Die Frage der (gerechten) Güterverteilung gehört seit je her zu den Grunddisziplinen der politischen Philosophie. Auch eine Beurteilung des bedingungslosen Grundeinkommens muss aus der Perspektive von Gerechtigkeitsüberlegungen erfolgen. Dabei stehen zwei Fragen im Vordergrund: 1. Ist die dem Grundeinkommen inhärente Umverteilung gerecht? 2. Kann eine Gesellschaft, in der die Grundbedürfnisse a priori befriedigt werden, überhaupt gerecht sein?
Das verwendete Gerechtigkeitskonzept scheint bei der Beurteilung dieser Fragen überraschend sekundär. Dafür halte man sich in einem ersten Schritt die Umverteilungswirkung des Grundeinkommens vor Augen. Für die Schweiz müsste rund ein Viertel der gesamten Wirtschaftsleistung neu und gleichmässig umverteilt werden und dies eben bedingungslos, d.h. unabhängig vom persönlichen Beitrag oder der individuellen Voraussetzung. Mit anderen Worten wäre diese Art von Umverteilung kein Ausgleich (bzw. keine implizite Versicherung) für individuelle, unverschuldete Nachteile wie Glück und Pech, Intelligenz oder andere Fähigkeiten. Das Grundeinkommen ist völlig „blind“ gegenüber dem Individuum, und genau dies macht es wohl für viele seiner Verfechter so attraktiv. Doch diese „Blindheit“ steht im unauflösbaren Widerspruch zum Prinzip der Bedürfnis- und Beitragsgerechtigkeit. Bildlich gesprochen ist das Grundeinkommen mit einer grossen Giesskanne vergleichbar, die ungeachtet von Durst und Verträglichkeit alles unter Wasser setzt.
Kann ein Umverteilungsmechanismus, der nach diesem „Giesskannenprinzip“ funktioniert, überhaupt gerecht sein? Begeben wir uns zur Beantwortung dieser Frage doch für einen Augenblick in den Urzustand nach John Rawls, also hinter den Schleier der Unwissenheit in dem wir weder unsere Fähigkeiten, noch unsere Präferenzen und Lebenswirklichkeiten kennen. Das Grundeinkommen beeinflusst durch seine Bedingungslosigkeit nämlich nicht nur die Güterverteilung, sondern implizit auch den individuellen Beitrag an die volkswirtschaftliche Gesamtproduktion. Es wäre nicht mehr so, dass jeder Bürger und jede Bürgerin nach seinen Möglichkeiten einen Anteil an die Gesamtproduktion beisteuern müsste. Die Last würde entsprechend auf die Schultern von weniger Personen verteilt. Diese wären verhältnismässig schlechter gestellt, müssten sie beispielsweise für Mitmenschen mit einer relativ grösseren Präferenz für Freizeit oder nicht-pekuniäre Arbeit aufkommen. Würde man also hinter dem Schleier der Unwissenheit befürworten, dass Menschen, die durchaus einen Beitrag zum Gemeinwohl leisten könnten, dies aber aus individuellen Gründen nicht wollen, trotzdem uneingeschränkt auf Kosten des leistungsbereiten Teils der Gesellschaft unterstützt werden? Im Unwissen darum, zu welchem Personenkreis man gehören wird, würde wohl kaum jemand einer solch unfairen Produktionslastverteilung zustimmen.

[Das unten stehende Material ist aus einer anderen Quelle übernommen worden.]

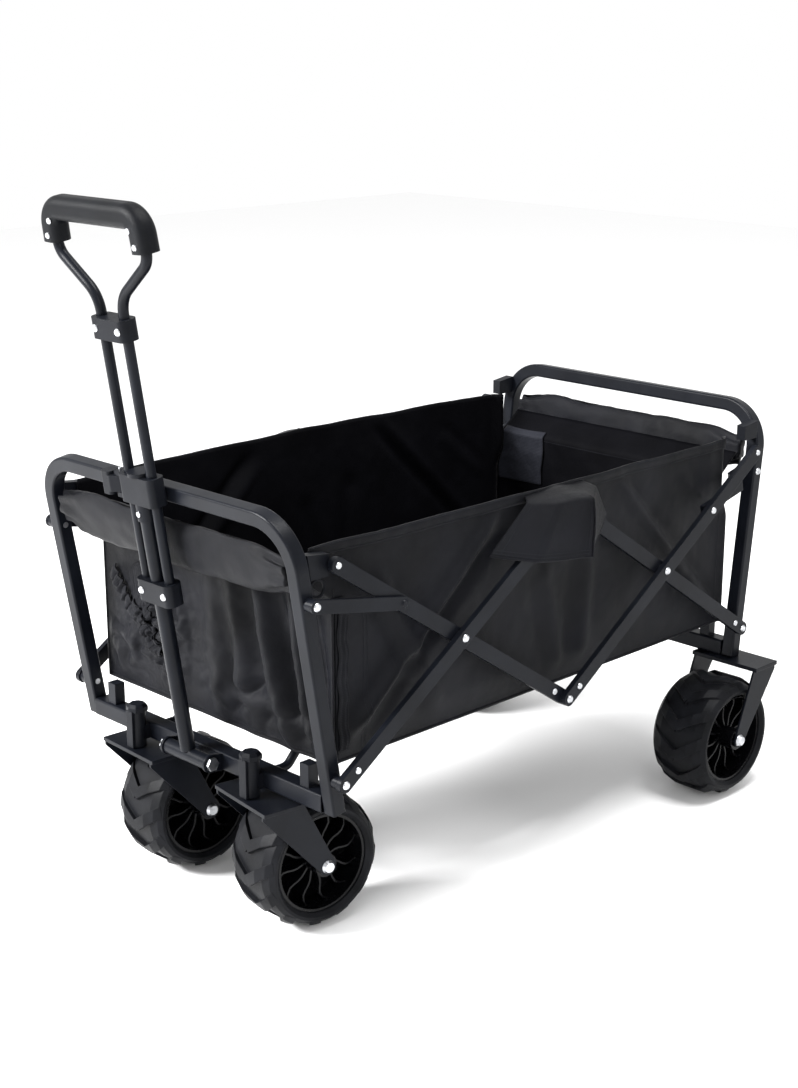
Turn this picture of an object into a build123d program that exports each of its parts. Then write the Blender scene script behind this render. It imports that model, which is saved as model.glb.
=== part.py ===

Auch wenn in dieser Diskussion naturgemäss ökonomische Auswirkungen oft im Vordergrund stehen, widerspricht das bedingungslose Grundeinkommen also nicht nur den wirtschaftlichen Grundlagen, sondern auch den Prinzipien einer gerechten Gesellschaft. Es verhält sich ein wenig wie mit dem Schlaraffenland, also jener Zauberwelt, in dem sämtliche Wünsche immer sofort erfüllt werden. Im Verlaufe der Geschichte erkennt der Protagonist im Normalfall, dass es sich beim Schlaraffenland lediglich um eine saturierte Illusion handelt (entsprechend abschätzig wird der Terminus heute meist verwendet). Eine Vergegenwärtigung der Implikationen des bedingungslosen Grundeinkommens lässt einen zum gleichen Schluss kommen.